Filipe called on Durao Barroso to go before parliament, and demanded that he declassify all Portuguese intelligence service reports relating to Iraq, used by the government to base its support for the war.

His call was backed by the main opposition Socialists and the far-left Left Block party.

"There are today strong doubts that there is any proof of the existence of weapons of mass destruction in Iraq," Socialist lawmaker Jose Saraiva said.

"The prime minister has the opportunity now to deny what he said or confirm that such documents exist."

Durao Barroso's government backed the war in the face of huge opposition from other parties and the public at large.

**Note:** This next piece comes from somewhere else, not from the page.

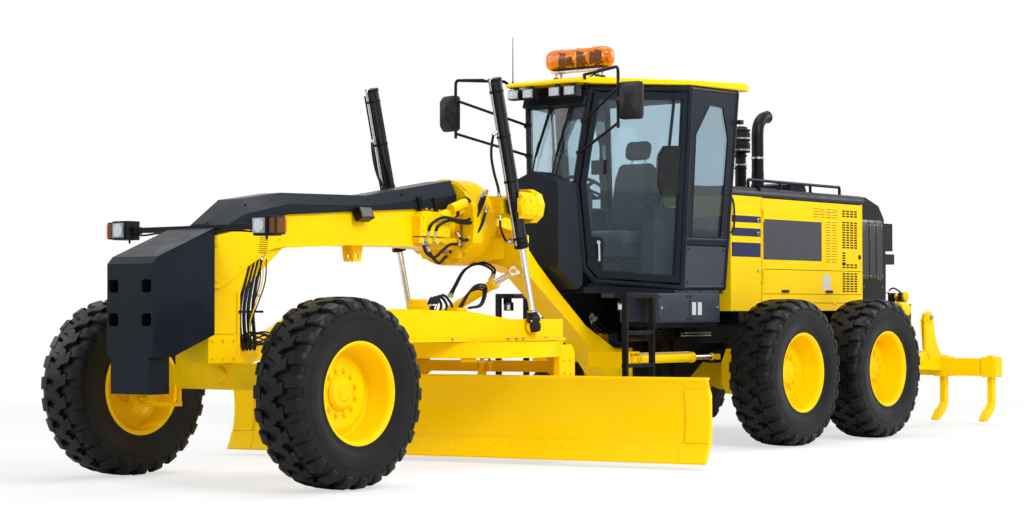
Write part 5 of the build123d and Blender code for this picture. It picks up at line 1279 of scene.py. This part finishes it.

Antonio Nazare Pereira, a lawmaker from the ruling Social Democrats, responded to the onslaught by arguing the brutal nature of the Iraqi regime of Saddam Hussein alone justified the military intervention.

"If Saddam Hussein had a clear conscience he would not have acted the way he did," he said.

The deposed Iraqi leader was found by US soldiers on December 14 hiding in a hole under a mud hut near his home town of Tikrit in northern Iraq.

Lisbon allowed Washington to use a military base on its mid-Atlantic Azores archipelago during the military strike against Iraq and has contributed 130 national guards to a multinational stabilization force currently in the country.

In addition, Durao Barroso hosted a summit on the Azores islands in March between US President George W. Bush, British Prime Minister Tony Blair and Spanish Prime Minister Jose Maria Aznar, just days before Bush ordered an attack on Iraq.